## Given task
All of the data needs to be repeated exactly.

• • • • •

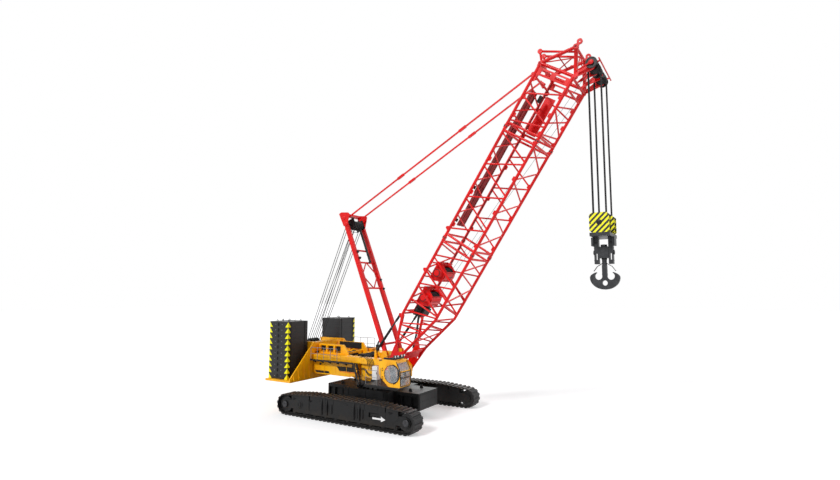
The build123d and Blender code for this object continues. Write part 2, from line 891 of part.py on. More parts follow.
def bent_chord(side, knee_x, h, plate_h, end_x):
    y = side * chord_y
    ux, uh, _ = leg_end(plate_end_x, plate_h, knee_x, h, 1)
    start = (plate_end_x + ux * seat, y, plate_h + uh * seat)
    body = rod(start, (knee_x, y, h), chord_radius) + rod((knee_x, y, h), (end_x, y, h), chord_radius)
    return body + Pos(knee_x, y, h) * Sphere(chord_radius)


def chord_lugs(body, side, h, x, out):
    y = side * chord_y
    return body + box(x, x - out * 150, y - 62, y + 62, h - lug_tall, h + lug_tall)


def chord_piece(side, h, x0, x1, lug0=True, lug1=True):
    body = rod((x0, side * chord_y, h), (x1, side * chord_y, h), chord_radius)
    body = chord_lugs(body, side, h, x0, -1) if lug0 else body
    return chord_lugs(body, side, h, x1, 1) if lug1 else body


base_end = joint_one - seat / 2
insert_start = joint_one + seat / 2
insert_end = joint_two - seat / 2
top_start = joint_two + seat / 2


def base_chords():
    made = []
    for side in (-1, 1):
        upper = bent_chord(side, knee_top, top_h, plate_top_h, base_end)
        lower = bent_chord(side, knee_bottom, bottom_h, plate_low_h, base_end)
        made.append(chord_lugs(upper, side, top_h, base_end, 1))
        made.append(chord_lugs(lower, side, bottom_h, base_end, 1))
    return made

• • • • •

## Written reply
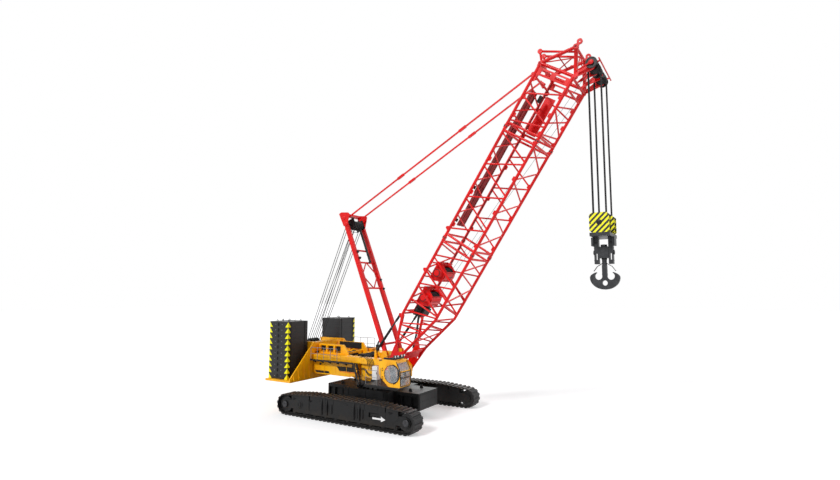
The build123d and Blender code for this object continues. Write part 2, from line 891 of part.py on. More parts follow.
def bent_chord(side, knee_x, h, plate_h, end_x):
    y = side * chord_y
    ux, uh, _ = leg_end(plate_end_x, plate_h, knee_x, h, 1)
    start = (plate_end_x + ux * seat, y, plate_h + uh * seat)
    body = rod(start, (knee_x, y, h), chord_radius) + rod((knee_x, y, h), (end_x, y, h), chord_radius)
    return body + Pos(knee_x, y, h) * Sphere(chord_radius)


def chord_lugs(body, side, h, x, out):
    y = side * chord_y
    return body + box(x, x - out * 150, y - 62, y + 62, h - lug_tall, h + lug_tall)


def chord_piece(side, h, x0, x1, lug0=True, lug1=True):
    body = rod((x0, side * chord_y, h), (x1, side * chord_y, h), chord_radius)
    body = chord_lugs(body, side, h, x0, -1) if lug0 else body
    return chord_lugs(body, side, h, x1, 1) if lug1 else body


base_end = joint_one - seat / 2
insert_start = joint_one + seat / 2
insert_end = joint_two - seat / 2
top_start = joint_two + seat / 2


def base_chords():
    made = []
    for side in (-1, 1):
        upper = bent_chord(side, knee_top, top_h, plate_top_h, base_end)
        lower = bent_chord(side, knee_bottom, bottom_h, plate_low_h, base_end)
        made.append(chord_lugs(upper, side, top_h, base_end, 1))
        made.append(chord_lugs(lower, side, bottom_h, base_end, 1))
    return made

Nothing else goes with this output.